** begin **

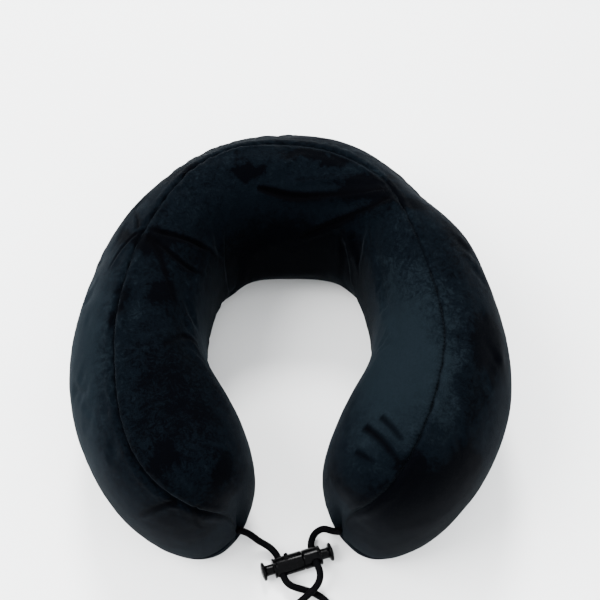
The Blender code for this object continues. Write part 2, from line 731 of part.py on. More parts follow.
def make_button(name, side, tilt, frame):
    """A mushroom push button whose slotted stem pinches the cord. Built for the +Z end."""
    end, inner = BARREL_HALF + HEAD_GAP + HEAD_THICKNESS, BARREL_HALF - STEM_DEPTH
    head_low = BARREL_HALF + HEAD_GAP
    rim = end - HEAD_DOME
    profile = [
        (0, end), (0.45 * HEAD_RADIUS, end - 0.2 * HEAD_DOME), (0.8 * HEAD_RADIUS, end - 0.62 * HEAD_DOME),
        (HEAD_RADIUS - 0.0001, rim), (HEAD_RADIUS, rim - 0.0004), (HEAD_RADIUS - 0.0004, rim - 0.0008),
        (STEM_RADIUS + 0.0005, head_low + 0.0002), (STEM_RADIUS, head_low - 0.0006),
        (STEM_RADIUS, inner + 0.0003), (STEM_RADIUS - 0.0003, inner), (0, inner),
    ]
    if side < 0:
        profile = [(r, -z) for r, z in reversed(profile)]
    button = turned(f"push_button_{name}", profile, frame)
    grip = CORD_DIAMETER / 2 + TOUCH_GAP
    hole_z = BARREL_HALF - HOLE_FROM_END
    low, high = hole_z - grip, hole_z + grip + BUTTON_TRAVEL
    slot = box_mesh(f"button_slot_{name}", (2 * grip, 0.02, high - low))
    cutter = add_cutter(f"button_slot_{name}", slot, frame)
    cutter.location.z = side * (low + high) / 2
    cutter.rotation_euler.z = -tilt
    cut(button, cutter)


def make_spring(name, side, frame):
    depth = SOCKET_BORE_DEPTH if side < 0 else PLUG_BORE_DEPTH
    start = BARREL_HALF - STEM_DEPTH - TOUCH_GAP - SPRING_WIRE_RADIUS
    end = BARREL_HALF - depth + TOUCH_GAP + SPRING_WIRE_RADIUS
    helix = bpy.data.curves.new(f"button_spring_{name}", "CURVE")
    helix.dimensions = "3D"
    line = helix.splines.new("POLY")
    count = SPRING_STEPS * SPRING_TURNS
    line.points.add(count)
    for step, point in enumerate(line.points):
        turn = 2 * math.pi * step / SPRING_STEPS
        level = side * (start + (end - start) * step / count)
        point.co = (SPRING_RADIUS * math.cos(turn), SPRING_RADIUS * math.sin(turn), level, 1)
    helix.bevel_depth = SPRING_WIRE_RADIUS
    helix.bevel_resolution = 1
    helix.use_fill_caps = True
    add_object(f"button_spring_{name}", helix, STEEL_LOOK, frame)


# ---- Cords ----


def hole_points(side, tilt):
    """The far mouth, middle and near mouth of one half's cord hole."""
    frame = lock_frame()
    middle = Vector((0, 0, side * (BARREL_HALF - HOLE_FROM_END)))
    near = Vector((math.sin(tilt), math.cos(tilt), 0))
    return [frame @ (middle + reach * near) for reach in (-CORD_HOLE_REACH, 0, CORD_HOLE_REACH)]


def left_route():
    to_lock = [
        (-0.0365, -0.1318, 0.0160), (-0.0325, -0.1319, 0.0158), (-0.0270, -0.1334, 0.0134),
        (-0.0205, -0.1366, 0.0085), (-0.0147, -0.1392, 0.0058),
    ]
    to_knot = [
        (-0.0021, -0.1640, 0.0077), (0.0010, -0.1666, 0.0068), (0.0050, -0.1678, 0.0051),
        (0.0098, -0.1686, 0.0034), (0.0150, -0.1700, 0.0026), (0.0203, -0.1727, 0.0026),
        (0.0250, -0.1765, 0.0026), (0.0287, -0.1820, 0.0030), (0.0306, -0.1888, 0.0043),
        (0.0306, -0.1960, 0.0059),
    ]
    return to_lock + hole_points(-1, SOCKET_HOLE_TILT) + to_knot


def right_route():
    to_lock = [
        (0.0363, -0.1321, 0.0160), (0.0330, -0.1321, 0.0153), (0.0288, -0.1307, 0.0130),
        (0.0245, -0.1287, 0.0106), (0.0200, -0.1289, 0.0076), (0.0166, -0.1315, 0.0048),
        (0.0150, -0.1355, 0.0031),
    ]
    to_knot = [
        (0.0208, -0.1603, 0.0122), (0.0195, -0.1664, 0.0112), (0.0146, -0.1718, 0.0086),
        (0.0080, -0.1768, 0.0055), (0.0014, -0.1820, 0.0034), (-0.0034, -0.1886, 0.0043),
        (-0.0052, -0.1965, 0.0059),
    ]
    return to_lock + hole_points(1, PLUG_HOLE_TILT) + to_knot


def make_cord(name, route):
    steps = np.linalg.norm(np.diff(np.array(route), axis=0), axis=1)
    knots = np.concatenate([[0], np.cumsum(steps)])
    points = smooth_curve(route, knots, np.linspace(0, knots[-1], CORD_POINTS))
    tube = bpy.data.curves.new(name, "CURVE")
    tube.dimensions = "3D"
    line = tube.splines.new("POLY")
    line.points.add(len(points) - 1)
    for point, place in zip(line.points, points):
        point.co = (*place, 1)
    tube.bevel_depth = CORD_DIAMETER / 2
    tube.bevel_resolution = 2
    tube.use_fill_caps = True
    add_object(name, tube, CORD_LOOK)
    return points


def make_knot(name, points):
    """A plain solid of the knot's outer shape, past the cord's end."""
    end, before = Vector(points[-1]), Vector(points[-2])
    ahead = (end - before).normalized()

    def build(shape):
        bmesh.ops.create_uvsphere(shape, u_segments=14, v_segments=8, radius=KNOT_RADIUS)

    knot = add_object(name, mesh_from(name, build), CORD_LOOK)
    knot.location = end + ahead * (KNOT_RADIUS + TOUCH_GAP)
    knot.location.z = KNOT_RADIUS + FLOOR_GAP


def main():
    clear_scene()
    make_pillow()
    make_zip()
    make_lock()
    for name, route in (("left", left_route()), ("right", right_route())):
        make_knot(f"cord_knot_{name}", make_cord(f"cord_{name}", route))


main()
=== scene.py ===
"""The looks of the U shaped neck pillow: velour cover, zip, cord lock and braided cords.

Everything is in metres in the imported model's own frame. The pillow lies on its base with
its back toward +Y, its open side and its cords toward -Y.
"""
import json
import math

import bmesh
import bpy
import numpy as np
from mathutils import Matrix, Vector, noise

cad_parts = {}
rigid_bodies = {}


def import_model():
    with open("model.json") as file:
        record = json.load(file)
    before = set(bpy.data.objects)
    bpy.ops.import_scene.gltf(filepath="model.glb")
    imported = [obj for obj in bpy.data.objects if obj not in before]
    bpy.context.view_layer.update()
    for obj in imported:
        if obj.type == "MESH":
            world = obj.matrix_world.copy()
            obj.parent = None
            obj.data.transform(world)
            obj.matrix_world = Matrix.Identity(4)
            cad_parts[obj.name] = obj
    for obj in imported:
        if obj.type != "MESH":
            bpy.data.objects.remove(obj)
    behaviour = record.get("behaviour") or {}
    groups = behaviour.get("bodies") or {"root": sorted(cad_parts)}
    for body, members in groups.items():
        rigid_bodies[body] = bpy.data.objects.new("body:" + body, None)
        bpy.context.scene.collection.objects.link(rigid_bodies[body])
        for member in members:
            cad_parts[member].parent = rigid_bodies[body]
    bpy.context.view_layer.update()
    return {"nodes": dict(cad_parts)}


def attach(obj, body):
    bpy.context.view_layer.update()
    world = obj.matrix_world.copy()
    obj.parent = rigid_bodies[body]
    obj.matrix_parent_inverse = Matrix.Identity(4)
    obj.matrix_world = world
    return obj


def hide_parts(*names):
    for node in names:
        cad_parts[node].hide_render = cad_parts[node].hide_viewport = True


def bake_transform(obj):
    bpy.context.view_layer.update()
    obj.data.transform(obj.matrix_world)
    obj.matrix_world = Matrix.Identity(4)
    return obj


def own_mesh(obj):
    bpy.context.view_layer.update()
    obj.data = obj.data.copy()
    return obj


for startup_object in list(bpy.data.objects):
    bpy.data.objects.remove(startup_object)
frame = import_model()

MM = 0.001

# Camera, in front of the open side and looking down on it.
CAMERA_TILT = math.radians(60)
CAMERA_DISTANCE = 0.836
CAMERA_TARGET = Vector((0.0073, 0.0302, 0.0498))
CAMERA_LENS_MM = 69.1

# Cords. The routes are the CAD cords' own points, from the sewn end to the knot.
CORD_DIAMETER = 0.0049
CORD_HOLE_REACH = 0.0072
CORD_RING_STEP = 0.0003
CORD_SIDES = 48
BRAID_CARRIERS = 8
BRAID_LAY = 0.0150
BRAID_RELIEF = 0.11

# Cord lock. Its own frame has Z along the barrel, Y out of the near cord hole, X through the latch.
LOCK_CENTRE = Vector((0.0055, -0.1505, 0.0070))
LOCK_YAW = math.radians(17)
LOCK_ROLL = math.radians(30)
SOCKET_HOLE_TILT = math.radians(-24)
PLUG_HOLE_TILT = math.radians(2)
BARREL_RADIUS = 0.0067
BARREL_HALF = 0.0168
SPLIT_Z = 0.0040
TOUCH_GAP = 0.0003
BORE_RADIUS = 0.0039
HOLE_FROM_END = 0.0050
HOLE_RADIUS = 0.0030
SOCKET_BORE_DEPTH = 0.0138
PLUG_BORE_DEPTH = 0.0134
PLUG_BORE_WIDE_DEPTH = 0.0120
PLUG_SPRING_BORE_RADIUS = 0.0026
NOSE_RADIUS = 0.00355
NOSE_LENGTH = 0.0052
NOSE_SOCKET_DEPTH = 0.0058
STEM_RADIUS = 0.0036
STEM_DEPTH = 0.0088
HEAD_RADIUS = 0.0064
HEAD_GAP = 0.0054
HEAD_THICKNESS = 0.0034
HEAD_DOME = 0.0012
DOME_POWER = 2.2
DOME_SHARES = (0, 0.2, 0.4, 0.6, 0.78, 0.9)
BUTTON_TRAVEL = 0.0026
SPRING_RADIUS = 0.0021
SPRING_WIRE_RADIUS = 0.00023
SPRING_TURNS = 4
SPRING_STEPS = 40
SPRING_SIDES = 12
LATCH_HALF_WIDTH = 0.0015
LATCH_RAISED = 0.0004
LATCH_PIVOT = (0.0049 + LATCH_RAISED, -0.0018)
TURNED_SIDES = 96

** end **

#### Work required:
Copy out precisely the lines that begin at the line containing "add_object(name, tube, CORD_LOOK)" and end at the line containing "obj.parent = None", including both; write nothing else.

#### Final result:
    add_object(name, tube, CORD_LOOK)
    return points


def make_knot(name, points):
    """A plain solid of the knot's outer shape, past the cord's end."""
    end, before = Vector(points[-1]), Vector(points[-2])
    ahead = (end - before).normalized()

    def build(shape):
        bmesh.ops.create_uvsphere(shape, u_segments=14, v_segments=8, radius=KNOT_RADIUS)

    knot = add_object(name, mesh_from(name, build), CORD_LOOK)
    knot.location = end + ahead * (KNOT_RADIUS + TOUCH_GAP)
    knot.location.z = KNOT_RADIUS + FLOOR_GAP


def main():
    clear_scene()
    make_pillow()
    make_zip()
    make_lock()
    for name, route in (("left", left_route()), ("right", right_route())):
        make_knot(f"cord_knot_{name}", make_cord(f"cord_{name}", route))


main()
=== scene.py ===
"""The looks of the U shaped neck pillow: velour cover, zip, cord lock and braided cords.

Everything is in metres in the imported model's own frame. The pillow lies on its base with
its back toward +Y, its open side and its cords toward -Y.
"""
import json
import math

import bmesh
import bpy
import numpy as np
from mathutils import Matrix, Vector, noise

cad_parts = {}
rigid_bodies = {}


def import_model():
    with open("model.json") as file:
        record = json.load(file)
    before = set(bpy.data.objects)
    bpy.ops.import_scene.gltf(filepath="model.glb")
    imported = [obj for obj in bpy.data.objects if obj not in before]
    bpy.context.view_layer.update()
    for obj in imported:
        if obj.type == "MESH":
            world = obj.matrix_world.copy()
            obj.parent = None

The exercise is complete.